── Data rows ──

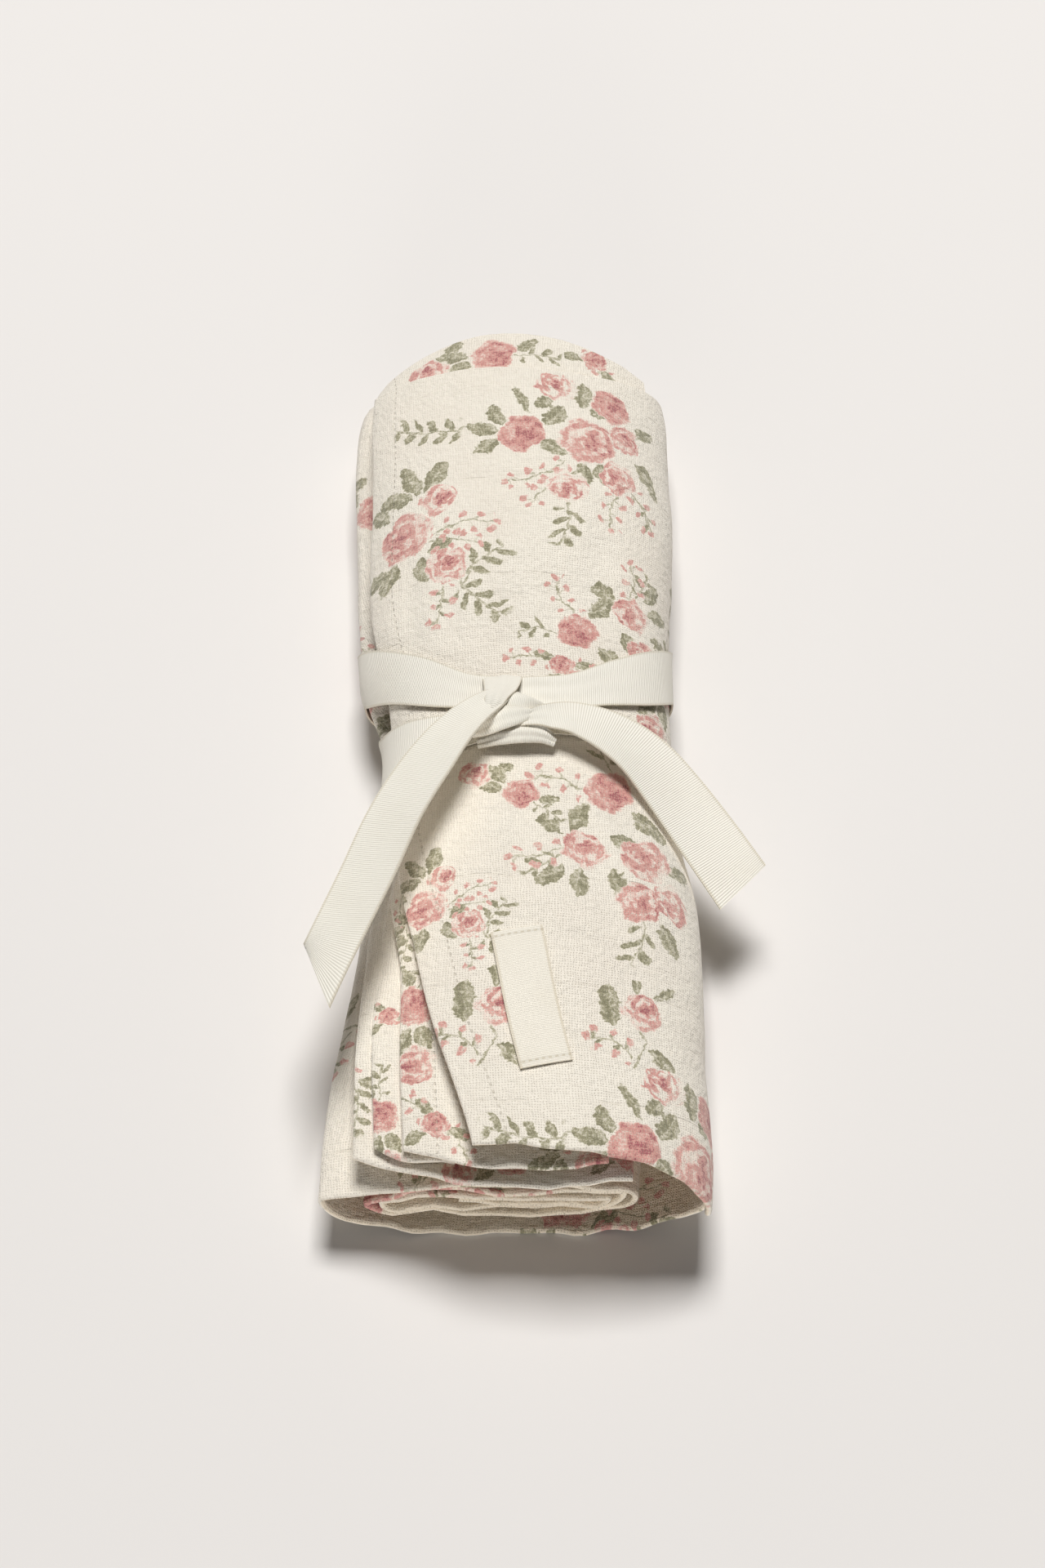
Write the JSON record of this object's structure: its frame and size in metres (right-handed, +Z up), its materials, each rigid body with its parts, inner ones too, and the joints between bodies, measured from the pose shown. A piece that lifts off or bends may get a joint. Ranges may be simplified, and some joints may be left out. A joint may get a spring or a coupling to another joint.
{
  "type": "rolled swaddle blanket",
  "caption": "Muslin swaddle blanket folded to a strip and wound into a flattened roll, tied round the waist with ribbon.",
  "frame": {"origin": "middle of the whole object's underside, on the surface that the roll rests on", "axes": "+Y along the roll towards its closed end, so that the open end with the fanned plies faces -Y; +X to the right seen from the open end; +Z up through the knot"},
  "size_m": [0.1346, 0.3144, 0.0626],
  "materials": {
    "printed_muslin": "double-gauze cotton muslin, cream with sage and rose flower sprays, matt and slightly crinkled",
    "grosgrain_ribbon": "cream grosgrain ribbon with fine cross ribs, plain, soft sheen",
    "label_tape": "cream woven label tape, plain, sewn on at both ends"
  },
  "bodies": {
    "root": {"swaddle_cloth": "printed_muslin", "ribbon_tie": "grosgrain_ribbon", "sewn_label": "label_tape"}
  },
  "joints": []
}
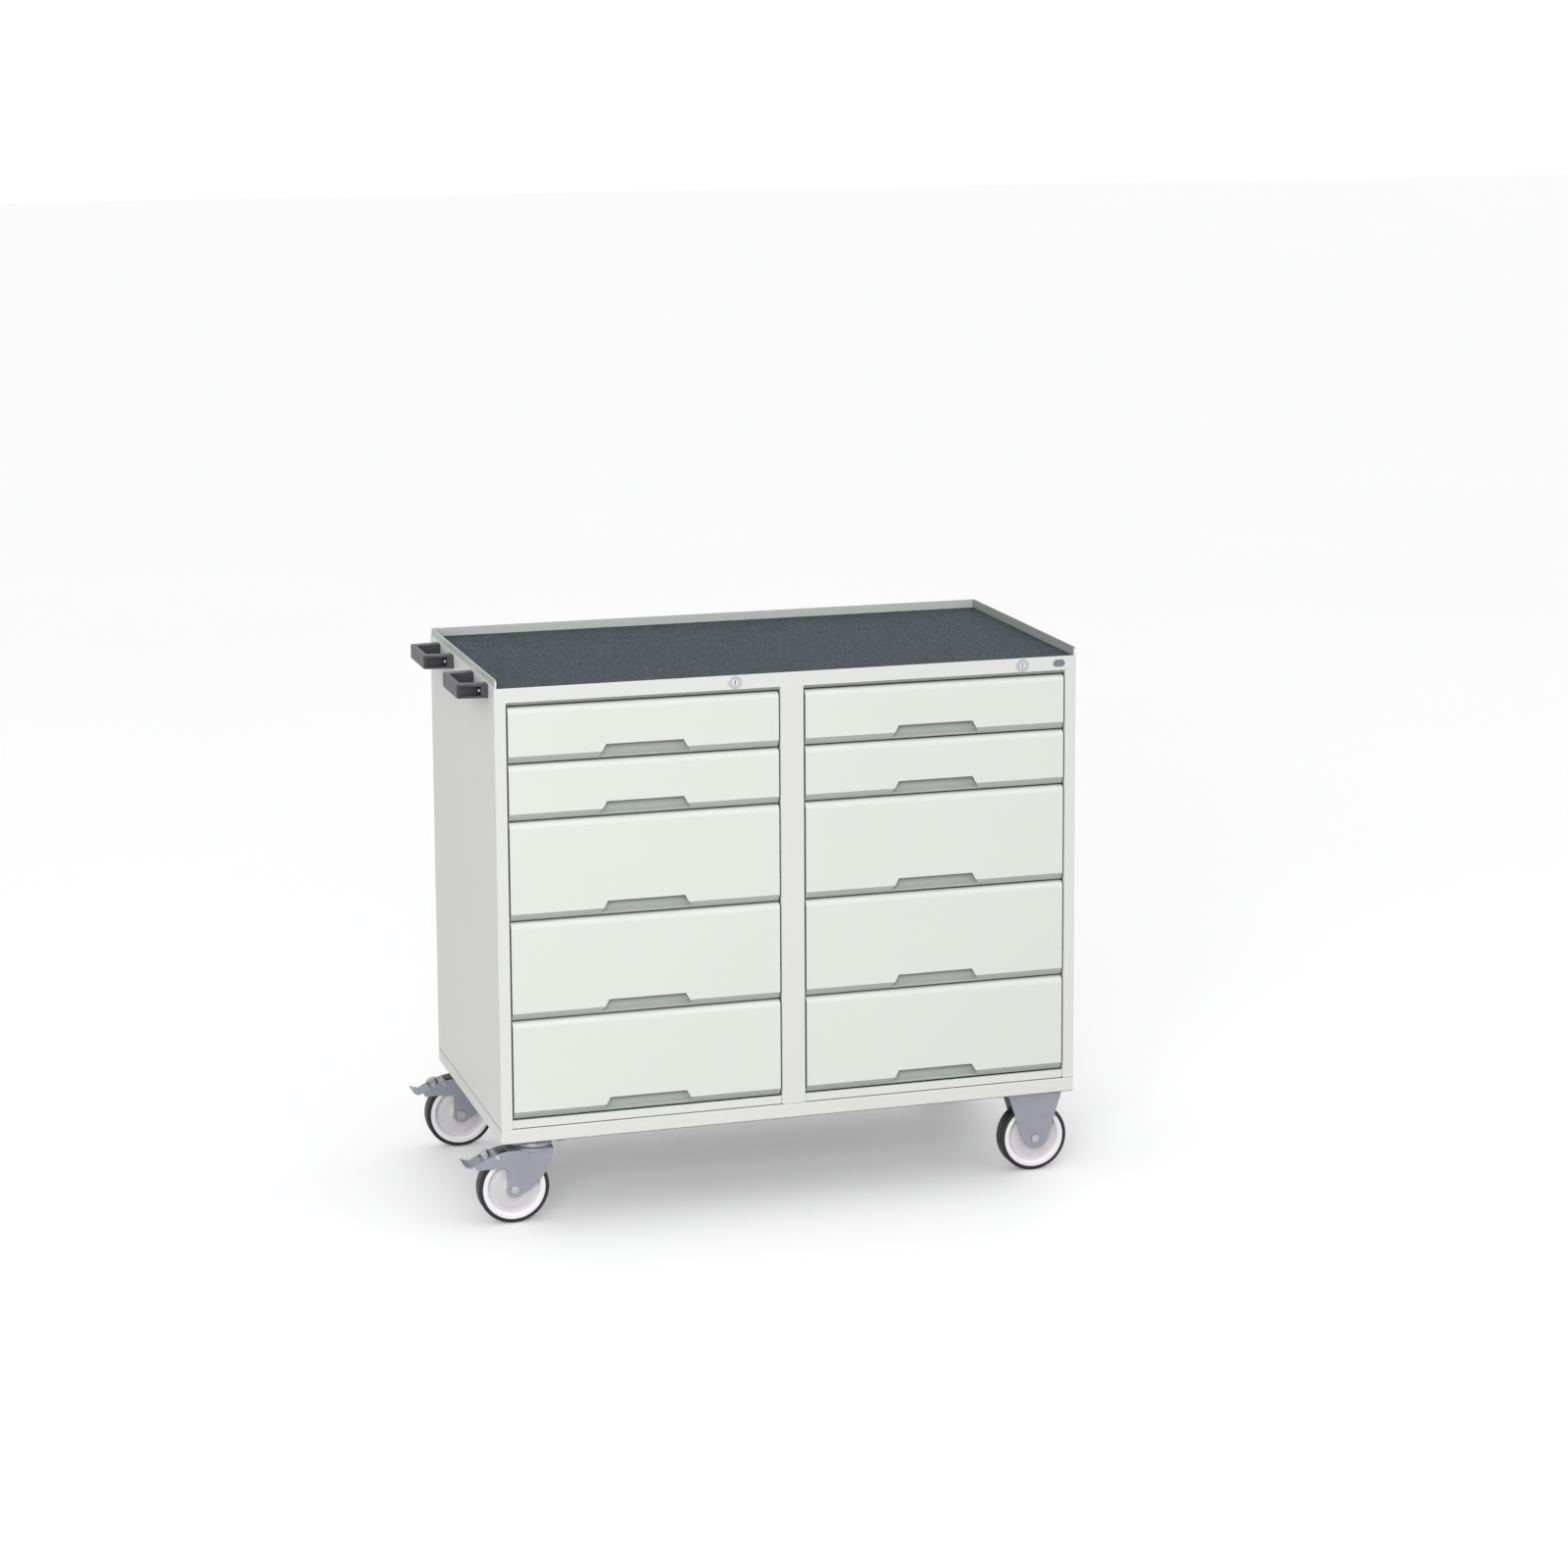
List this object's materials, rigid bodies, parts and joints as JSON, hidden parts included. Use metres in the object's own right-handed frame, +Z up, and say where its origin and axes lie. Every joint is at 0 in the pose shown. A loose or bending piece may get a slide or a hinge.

───

Copy all of the data. Keep every word exactly as it is.

= Finished task =
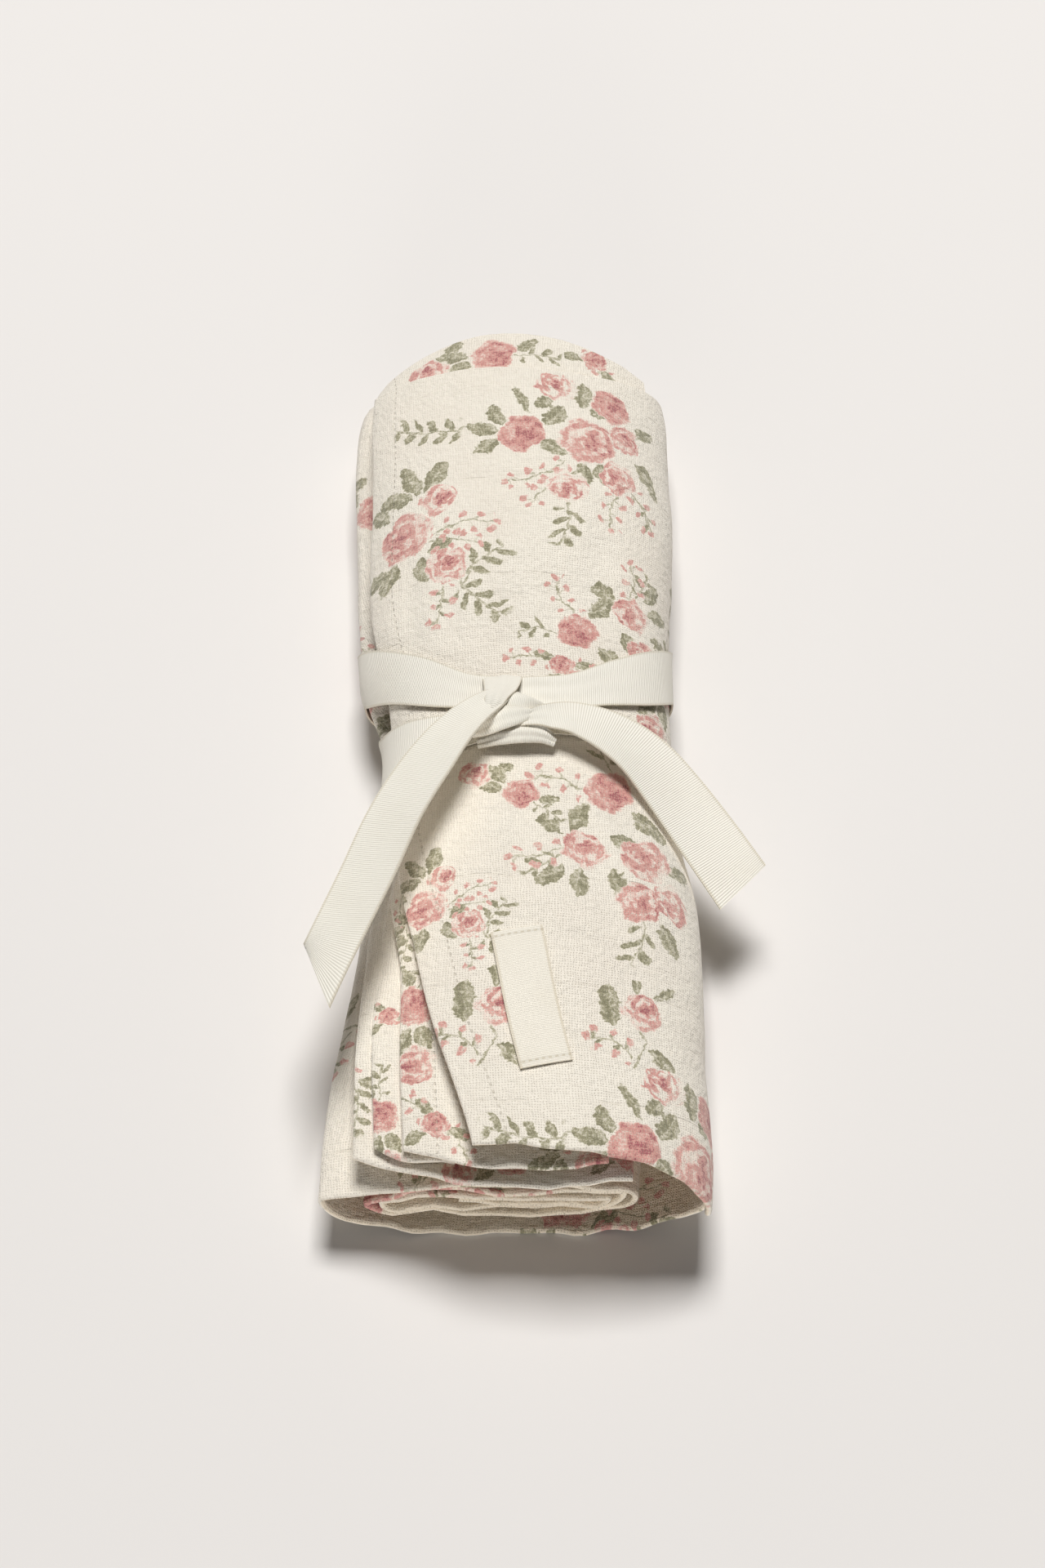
Write the JSON record of this object's structure: its frame and size in metres (right-handed, +Z up), its materials, each rigid body with its parts, inner ones too, and the joints between bodies, measured from the pose shown. A piece that lifts off or bends may get a joint. Ranges may be simplified, and some joints may be left out. A joint may get a spring or a coupling to another joint.
{
  "type": "rolled swaddle blanket",
  "caption": "Muslin swaddle blanket folded to a strip and wound into a flattened roll, tied round the waist with ribbon.",
  "frame": {"origin": "middle of the whole object's underside, on the surface that the roll rests on", "axes": "+Y along the roll towards its closed end, so that the open end with the fanned plies faces -Y; +X to the right seen from the open end; +Z up through the knot"},
  "size_m": [0.1346, 0.3144, 0.0626],
  "materials": {
    "printed_muslin": "double-gauze cotton muslin, cream with sage and rose flower sprays, matt and slightly crinkled",
    "grosgrain_ribbon": "cream grosgrain ribbon with fine cross ribs, plain, soft sheen",
    "label_tape": "cream woven label tape, plain, sewn on at both ends"
  },
  "bodies": {
    "root": {"swaddle_cloth": "printed_muslin", "ribbon_tie": "grosgrain_ribbon", "sewn_label": "label_tape"}
  },
  "joints": []
}
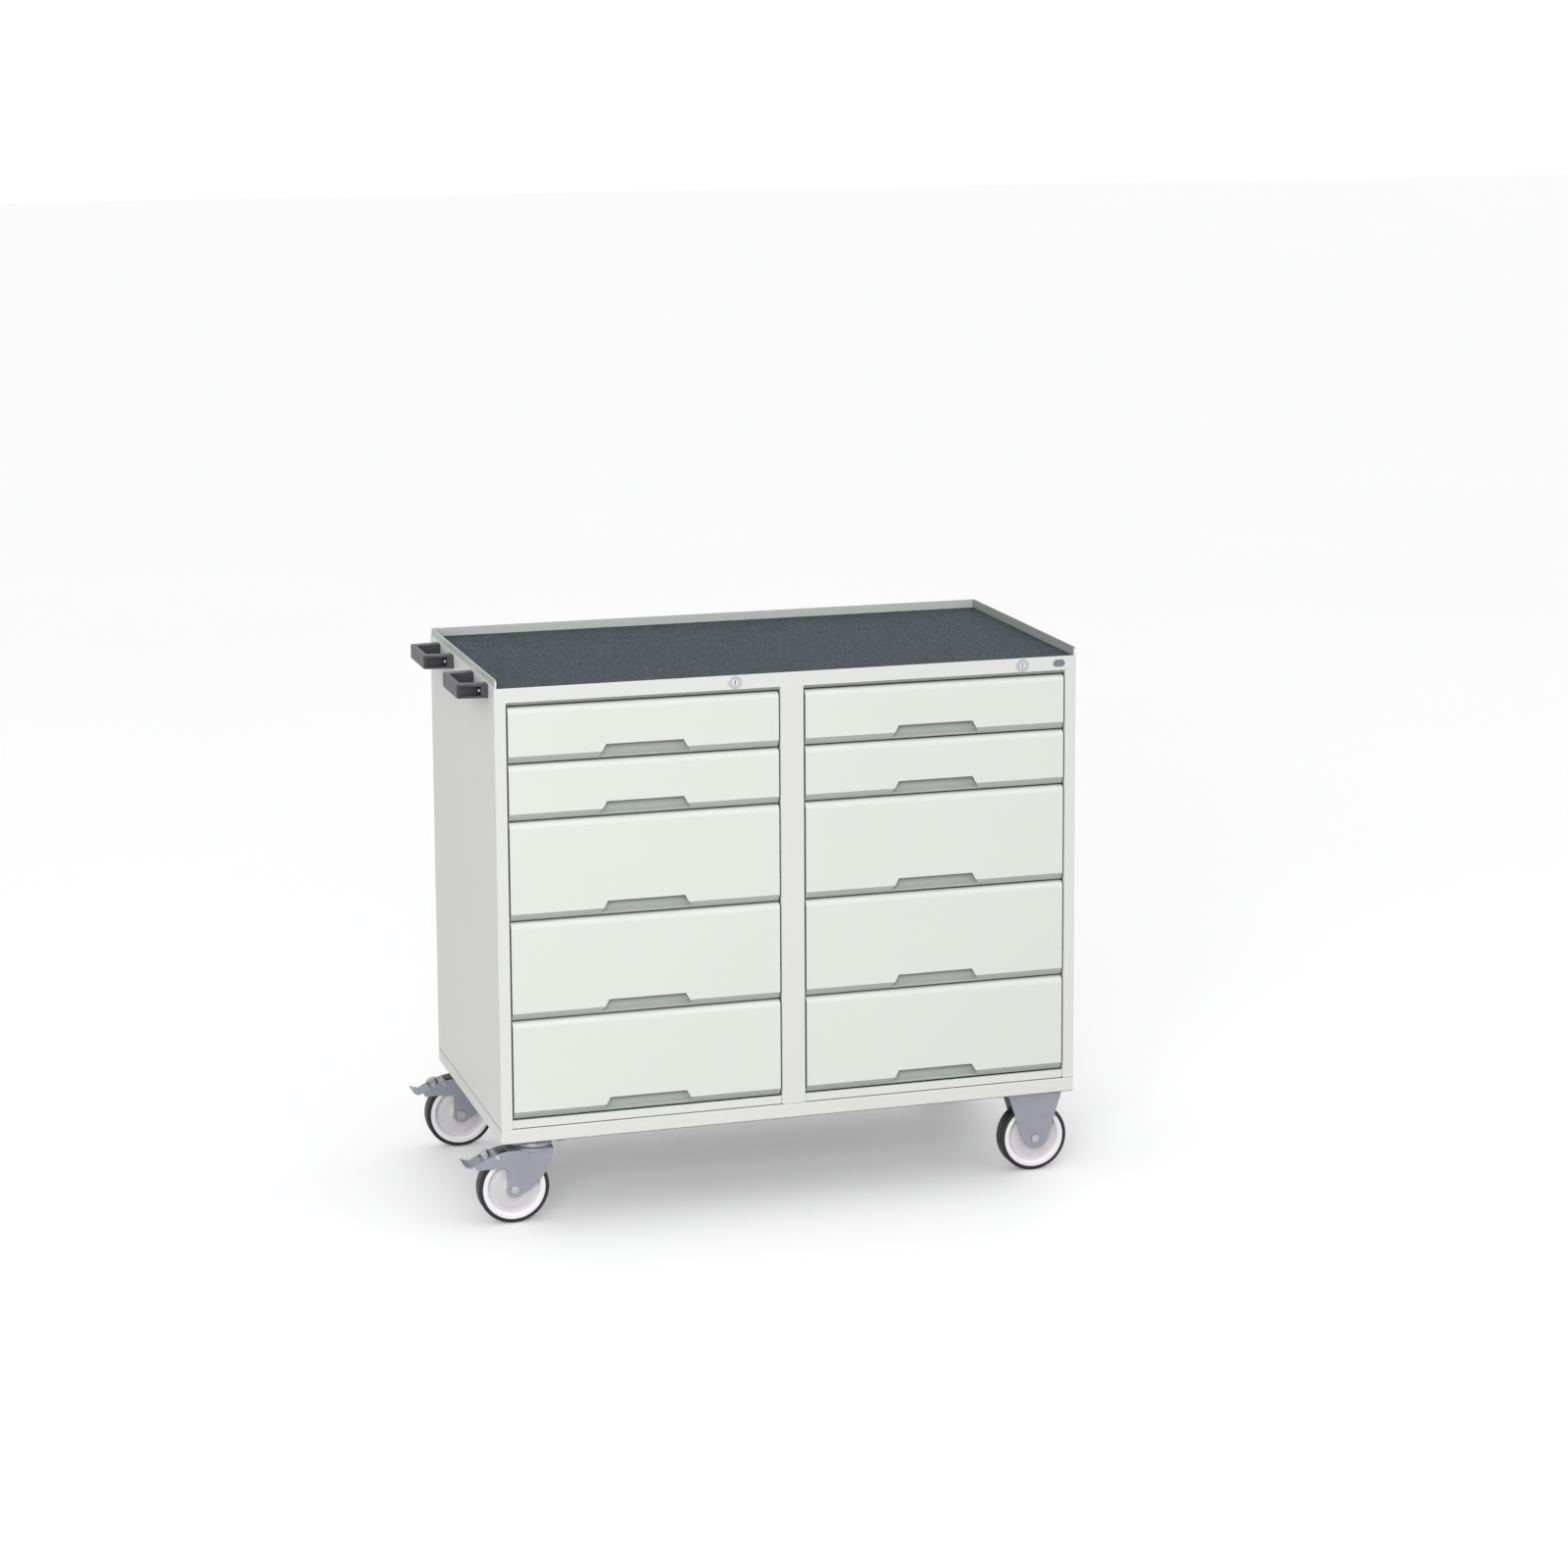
List this object's materials, rigid bodies, parts and joints as JSON, hidden parts included. Use metres in the object's own right-handed frame, +Z up, and say where its origin and axes lie. Every joint is at 0 in the pose shown. A loose or bending piece may get a slide or a hinge.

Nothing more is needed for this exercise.